There have always been cheap and easy stories. There always will be. If you run a zeitgeist, it comes in the box.



> One solution is to write something really fucking great.

No, it isn't. I thought the logic was pretty clear:

In the time it takes one person to write a great article - assuming they're capable of it, which not all of us are - another person can submit 100's of low value links, some of which will get a lot of votes because they're about high-passion, high-profile topics.


The logic was clear and its ongoing attractiveness as a first approximation of HN empirically demonstrated over the years. Sometimes, I find it an attractive first approximation.

However, I recognize that my dog, Scarlett, is an animal and therefore to a first approximation an insect. Yet, I do not squash her when she's in the bed with me, nor spread chemicals to prevent her entry to the house, nor scrupulously remove all potential food sources.

We agree that there is an endless supply of HN submissions. Though we may disagree about which is which, we also agree that some are better and some are worse. We also agree that there is virtually no barrier to entry in regards to becoming a supplier of articles to HN.

The points at which I find dissonance in the market model are:

() The supply of karma points is also unlimited. I can create a karma point for another HN'er. Of course, I can destroy a karma point for another HN'er, but only to a more limited degree; at least I understand that there's throttling in the software.

() Karma points are not fungible. I cannot exchange them for anything - except in a limited sense snark that I am willing to have downvoted, a practice in which I have occasionally engaged.

() Thus, if there is a market of the sort amenable to economic market theories, it is the sort of market which is for all practical purposes entirely illiquid. I don't know enough economic theory to suggest that such markets are not the subject of voluminous academic research, but supposing they are, that perhaps still suggests dubiousness in the first order approximation.

Teasing out the interesting facts about HN requires, in my opinion, a better abstraction.

I prefer a political model. HN has some democratic institutions - like one account one vote. It even has some aspects of Athenian democracy where the mob gets to vote on daily decisions regarding articles, and as in Socrates day, rhetoric oft sways the passions and ballots of men (and unlike his day, women).

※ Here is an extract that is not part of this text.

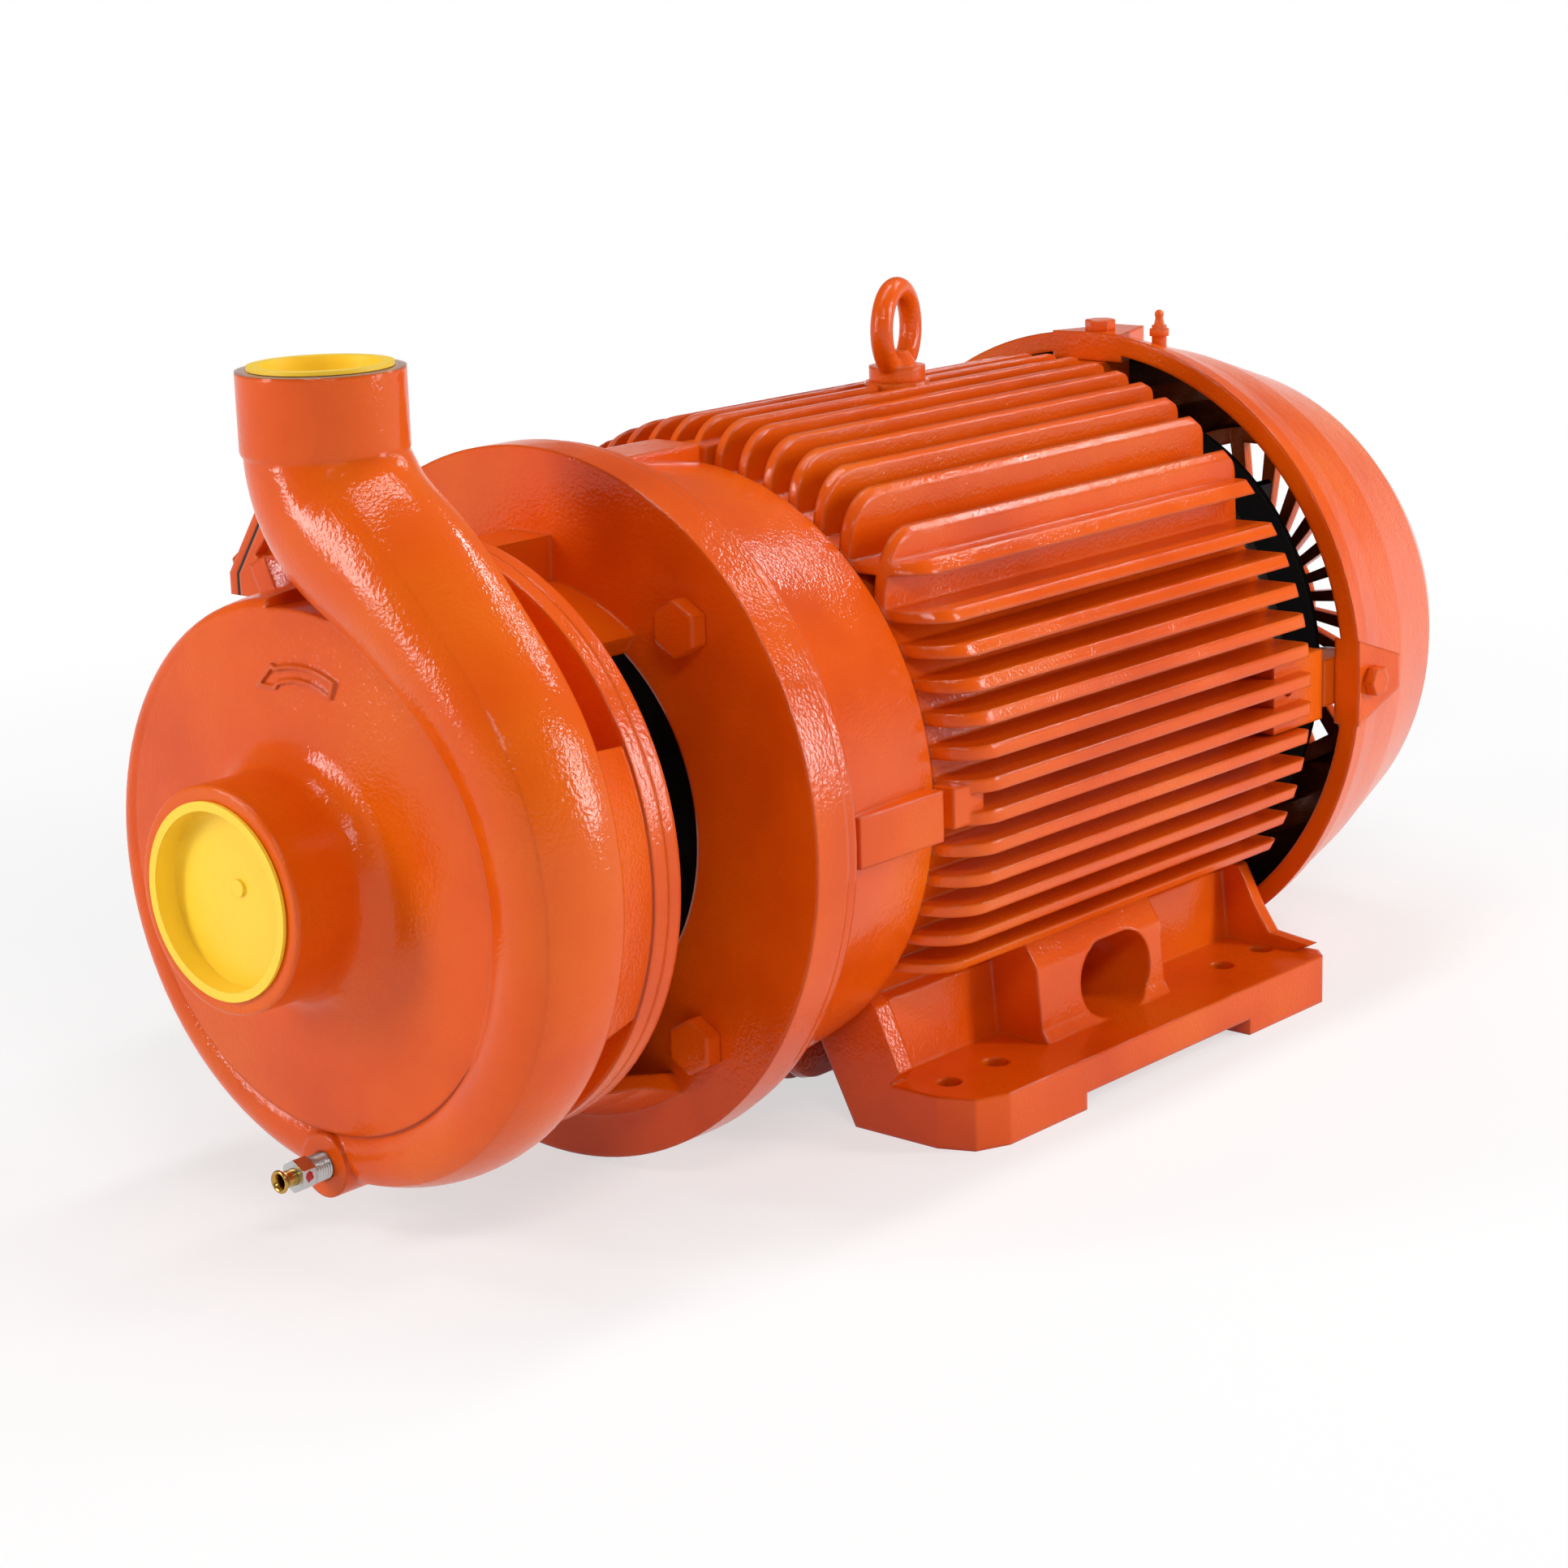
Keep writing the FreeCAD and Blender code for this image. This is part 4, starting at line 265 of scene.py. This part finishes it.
def enamelColour(tree, place):
    look = orangeEnamel
    tint = addNode(tree, "ShaderNodeTexNoise", {"Scale": perMetre(look["tintGrain"]), "Detail": 3.0},
                   {"Vector": place})
    ramp = addNode(tree, "ShaderNodeValToRGB", links={"Fac": tint.outputs["Fac"]})
    stops = ramp.color_ramp.elements
    stops[0].position, stops[0].color = 0.25, linearColour(look["shade"])
    stops[1].position, stops[1].color = 0.8, linearColour(look["bright"])
    stops.new(0.5).color = linearColour(look["colour"])
    return ramp.outputs["Color"]


def makeEnamel(name):
    look = orangeEnamel
    region = bareAndShadedRegions[name]
    material, tree, shader, place = newMaterial(name)
    colour = enamelColour(tree, place)
    if region:
        # where the share drops to 0 the region's colour replaces the orange: bare metal on the collar top,
        # painted shade in the hollows
        mix = addNode(tree, "ShaderNodeMix", {"data_type": "RGBA"})
        mix.inputs[6].default_value = linearColour(region[1])
        tree.links.new(bareAndShadeShare(tree, place, region), mix.inputs[0])
        tree.links.new(colour, mix.inputs[7])
        colour = mix.outputs[2]
    tree.links.new(colour, shader.inputs["Base Color"])
    sand = addNode(tree, "ShaderNodeTexNoise", {"Scale": perMetre(look["sandGrain"]), "Detail": 2.0,
                                                "Roughness": 0.5}, {"Vector": place})
    patches = addNode(tree, "ShaderNodeTexNoise", {"Scale": perMetre(look["patchGrain"]), "Detail": 2.0},
                      {"Vector": place})
    cover = addNode(tree, "ShaderNodeMapRange", {"From Min": 0.35, "From Max": 0.65,
                                                 "To Min": look["thinPatch"]}, {"Value": patches.outputs["Fac"]})
    grain = addNode(tree, "ShaderNodeMath", {"operation": "MULTIPLY"}, {0: sand.outputs["Fac"],
                                                                        1: cover.outputs[0]})
    lumps = addNode(tree, "ShaderNodeTexNoise", {"Scale": perMetre(look["lumpGrain"]), "Detail": 1.0},
                    {"Vector": place})
    rounded = addNode(tree, "ShaderNodeBevel", {"samples": 6, "Radius": look["edgeRound"] * mm})
    first = addNode(tree, "ShaderNodeBump", {"Strength": look["sandStrength"],
                                               "Distance": look["sandRelief"] * mm},
                    {"Height": grain.outputs[0], "Normal": rounded.outputs["Normal"]})
    second = addNode(tree, "ShaderNodeBump", {"Strength": look["lumpStrength"],
                                                "Distance": look["lumpRelief"] * mm},
                     {"Height": lumps.outputs["Fac"], "Normal": first.outputs["Normal"]})
    tree.links.new(second.outputs["Normal"], shader.inputs["Normal"])
    tree.links.new(second.outputs["Normal"], shader.inputs["Coat Normal"])
    smooth, rough = look["roughness"]
    gloss = addNode(tree, "ShaderNodeMapRange", {"To Min": smooth, "To Max": rough},
                    {"Value": patches.outputs["Fac"]})
    tree.links.new(gloss.outputs[0], shader.inputs["Roughness"])
    shader.inputs["Specular IOR Level"].default_value = look["specular"]
    shader.inputs["Coat Weight"].default_value = look["coat"]
    shader.inputs["Coat Roughness"].default_value = look["coatRoughness"]
    return material


# Turned, ground or plated metal; the tool marks are finer than a millimetre.
metals = {
    "groundSteel": {"colour": "#B9BBBD", "roughness": 0.28, "mark": 0.9},
    "zincPlatedSteel": {"colour": "#C9CCCB", "roughness": 0.3, "mark": 0.7},
    "turnedBrass": {"colour": "#C9A053", "roughness": 0.22, "mark": 0.6},
    "turnedBronze": {"colour": "#A8763E", "roughness": 0.35, "mark": 0.8},
    "oiledLaminations": {"colour": "#6B6D70", "roughness": 0.45, "mark": 1.0},
    "blackenedSteel": {"colour": "#5C5853", "roughness": 0.38, "mark": 0.8},
    "asCastIron": {"colour": "#55504B", "roughness": 0.62, "mark": 2.5},
}


def unevenColour(tree, place, hexCode, darker, size):     # a colour that drifts to a darker tone
    cloud = addNode(tree, "ShaderNodeTexNoise", {"Scale": perMetre(size), "Detail": 3.0}, {"Vector": place})
    tint = addNode(tree, "ShaderNodeMix", {"data_type": "RGBA"})
    tint.inputs[6].default_value = tuple(c * darker for c in linearColour(hexCode)[:3]) + (1,)
    tint.inputs[7].default_value = linearColour(hexCode)
    tree.links.new(cloud.outputs["Fac"], tint.inputs[0])
    return tint.outputs[2], cloud.outputs["Fac"]


def roundedGrain(tree, place, size, strength, relief, edge):    # surface grain over softened edges, in mm
    skin = addNode(tree, "ShaderNodeTexNoise", {"Scale": perMetre(size), "Detail": 2.0}, {"Vector": place})
    rounded = addNode(tree, "ShaderNodeBevel", {"samples": 4, "Radius": edge * mm})
    return addNode(tree, "ShaderNodeBump", {"Strength": strength, "Distance": relief * mm},
                   {"Height": skin.outputs["Fac"], "Normal": rounded.outputs["Normal"]}).outputs["Normal"]


def makeMetal(name):
    look = metals[name]
    material, tree, shader, place = newMaterial(name)
    colour, cloud = unevenColour(tree, place, look["colour"], darker=0.8, size=12.0)
    rough = addNode(tree, "ShaderNodeMapRange", {"To Min": look["roughness"] - 0.08,
                                                 "To Max": look["roughness"] + 0.12}, {"Value": cloud})
    tree.links.new(colour, shader.inputs["Base Color"])
    tree.links.new(rough.outputs[0], shader.inputs["Roughness"])
    skin = roundedGrain(tree, place, size=look["mark"], strength=0.12, relief=0.2, edge=0.4)
    tree.links.new(skin, shader.inputs["Normal"])
    shader.inputs["Metallic"].default_value = 1.0
    return material


# Moulded plastics, rubber, varnish and ceramic: soft gloss over a slightly uneven skin.
mouldings = {
    "yellowPolyethylene": {"colour": "#FCD232", "roughness": 0.42, "grain": 4.0, "strength": 0.05},
    "blackPolyamide": {"colour": "#1A1A1B", "roughness": 0.5, "grain": 1.5, "strength": 0.12},
    "nitrileRubber": {"colour": "#161616", "roughness": 0.72, "grain": 2.0, "strength": 0.15},
    "varnishedWinding": {"colour": "#7A3B1C", "roughness": 0.3, "grain": 3.0, "strength": 0.6},
    "lappedCeramic": {"colour": "#E9E4DA", "roughness": 0.15, "grain": 3.0, "strength": 0.02},
    "redSealant": {"colour": "#B5121B", "roughness": 0.35, "grain": 2.0, "strength": 0.3},
}


def makeMoulding(name):
    look = mouldings[name]
    material, tree, shader, place = newMaterial(name)
    colour, _ = unevenColour(tree, place, look["colour"], darker=0.93, size=30.0)
    tree.links.new(colour, shader.inputs["Base Color"])
    skin = roundedGrain(tree, place, size=look["grain"], strength=look["strength"], relief=0.4, edge=0.5)
    tree.links.new(skin, shader.inputs["Normal"])
    shader.inputs["Roughness"].default_value = look["roughness"]
    return material


finishes = {name: makeMetal(name) for name in metals}
finishes.update({name: makeMoulding(name) for name in mouldings})
finishes.update({name: makeEnamel(name) for name in bareAndShadedRegions})
print("materials mixed:", len(finishes))

nodeFinish = {
    "suction_cap": "yellowPolyethylene", "discharge_cap": "yellowPolyethylene",
    "drain_nut": "zincPlatedSteel", "volute_casing": "enamelFacedCollar",
    "impeller": "asCastIron", "wear_ring": "turnedBronze", "seal_plate": "asCastIron",
    "inner_bearing_cap": "asCastIron", "casing_gasket": "nitrileRubber",
    "terminal_gasket": "nitrileRubber", "slinger": "nitrileRubber",
    "stator_windings": "varnishedWinding", "stator_core": "oiledLaminations",
    "rotor_core": "oiledLaminations", "cooling_fan": "blackPolyamide", "terminal_block": "blackPolyamide",
    "seal_seat": "lappedCeramic", "bearing_cap_screws": "blackenedSteel",
    # The cowl and both endshields take enamels with painted shade in their hollows.
    "fan_cowl": "enamelPaintedShadeInside", "drive_endshield": "enamelPaintedShadeMouth",
    "fan_endshield": "enamelPaintedShadeCore",
}
steelNodes = ("shaft", "impeller_key", "impeller_screw", "impeller_washer", "seal_head", "seal_spring",
              "fan_clip", "wave_spring", "drive_bearing_balls", "drive_bearing_inner_ring",
              "drive_bearing_outer_ring", "fan_bearing_balls", "fan_bearing_inner_ring",
              "fan_bearing_outer_ring")
nodeFinish.update({name: "groundSteel" for name in steelNodes})


def dressNodes():
    for name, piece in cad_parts.items():
        piece.data.materials.clear()
        piece.data.materials.append(finishes[nodeFinish.get(name, "orangeEnamel")])
    print("nodes dressed:", len(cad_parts))


dressNodes()


def addPiece(name, shape, finish):    # a finished mesh that stands still with the motor
    for face in shape.faces:
        face.smooth = True
    mesh = bpy.data.meshes.new(name)
    shape.to_mesh(mesh)
    shape.free()
    mesh.materials.append(finishes[finish])
    piece = bpy.data.objects.new(name, mesh)
    bpy.context.collection.objects.link(piece)
    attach(piece, "stator")
    return piece


def ringOf(shape, station, radius, centreHeight, steps, radiusAt=None):
    ring = []
    for step in range(steps):
        turn = 2 * math.pi * step / steps
        reach = radiusAt(turn) if radiusAt else radius
        ring.append(shape.verts.new((station, reach * math.sin(turn), centreHeight + reach * math.cos(turn))))
    return ring


def joinRings(shape, rings, closed):    # skins neighbouring rings, and the last to the first if closed
    pairs = list(zip(rings, rings[1:])) + ([(rings[-1], rings[0])] if closed else [])
    for one, two in pairs:
        for step in range(len(one)):
            after = (step + 1) % len(one)
            shape.faces.new((one[step], one[after], two[after], two[step]))
    bmesh.ops.recalc_face_normals(shape, faces=shape.faces)


# Drain cock under the volute: a threaded nipple in the boss, a hex nut and a flared brass nozzle.
drain = {
    "height": shaftHeight - 139.3 * mm,
    "bossFace": -152 * mm - flangeToFeet,
    "inBoss": 14 * mm, "out": 10.5 * mm,
    "crest": 6.6 * mm, "threadDepth": 0.75 * mm, "pitch": 1.41 * mm, "bore": 3.0 * mm,
    "endTaper": 0.9,
    "steps": 48, "rowsPerTurn": 8,
}


def makeThreadedNipple():
    shape = bmesh.new()
    start, end = drain["bossFace"] + drain["inBoss"], drain["bossFace"] - drain["out"]
    rows = int((start - end) / drain["pitch"] * drain["rowsPerTurn"])
    rings = [ringOf(shape, start, drain["bore"], drain["height"], drain["steps"])]
    for row in range(rows + 1):
        station = start + (end - start) * row / rows
        taper = drain["endTaper"] if row in (0, rows) else 1.0

        def helix(turn):
            phase = (station / drain["pitch"] + turn / (2 * math.pi)) % 1.0
            return (drain["crest"] - drain["threadDepth"] * abs(2 * phase - 1)) * taper

        rings.append(ringOf(shape, station, 0, drain["height"], drain["steps"], helix))
    rings.append(ringOf(shape, end, drain["bore"], drain["height"], drain["steps"]))
    joinRings(shape, rings, True)
    piece = addPiece("threadedNipple", shape, "zincPlatedSteel")
    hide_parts("drain_nipple")


nozzle = {
    "inner": -163 * mm - flangeToFeet,
    # distance out from the nut's inner end and radius, both in mm: neck, flare, rolled lip, mouth
    "profile": ((0, 3.0), (0, 4.0), (9.4, 4.0), (12.2, 4.0), (13.2, 4.15), (14.1, 4.6), (14.8, 5.2),
                (15.3, 5.55), (15.9, 5.6), (16.35, 5.35), (16.5, 4.9), (16.4, 4.3), (15.6, 3.6),
                (14.2, 3.05), (12.0, 3.0)),
}


def makeFlaredNozzle():
    shape = bmesh.new()
    rings = [ringOf(shape, nozzle["inner"] - out * mm, radius * mm, drain["height"], drain["steps"])
             for out, radius in nozzle["profile"]]
    joinRings(shape, rings, True)
    piece = addPiece("flaredNozzle", shape, "turnedBrass")
    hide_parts("drain_nozzle")


sealant = {
    "centre": (-166.8 * mm - flangeToFeet, -7.0 * mm, 39.2 * mm),
    "across": 2.6 * mm, "rise": 3.0 * mm, "thick": 0.35 * mm,
    "corners": 18, "uneven": (0.75, 1.1),
    "crown": 0.6, "crownThick": 0.8,        # the raised middle's share of the width and of the thickness
}


def makeSealant():      # a smear of thread sealant on the nut's flat that looks at the camera
    shape = bmesh.new()
    x, y, z = sealant["centre"]
    corners, crown = sealant["corners"], sealant["crown"]
    crownFace = y - sealant["thick"] * sealant["crownThick"]
    middle = shape.verts.new((x, y - sealant["thick"], z))
    inner, outer = [], []
    for step in range(corners):
        turn = 2 * math.pi * step / corners
        reach = random.uniform(*sealant["uneven"])
        across = sealant["across"] * reach * math.cos(turn)
        rise = sealant["rise"] * reach * math.sin(turn)
        inner.append(shape.verts.new((x + across * crown, crownFace, z + rise * crown)))
        outer.append(shape.verts.new((x + across, y, z + rise)))
    joinRings(shape, [inner, outer], False)
    for step in range(corners):
        shape.faces.new((middle, inner[step], inner[(step + 1) % corners]))
    bmesh.ops.recalc_face_normals(shape, faces=shape.faces)
    addPiece("sealantSmear", shape, "redSealant")


makeThreadedNipple()
makeFlaredNozzle()
makeSealant()
print("drain cock detailed")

More specifically, I prefer the republic - in the platonic sense - as an abstraction for modeling online communities. Ultimately there is a sovereign with whom we form a Hobbesian compact. Participation in a compact with HN requires us to give up certain rights in exchange for a particular form of security. The rights we give up to HN's sovereign and the security we gain are distinct from what we give up and obtain from the sovereign of StackOverflow or MSDNtechnet, or a professional cycling website.

The security we gain is largely that of reasonable norms. But among the rights we give up is that of not being subject to unreasonable policies at the extreme and policies with which we may niggle in the common.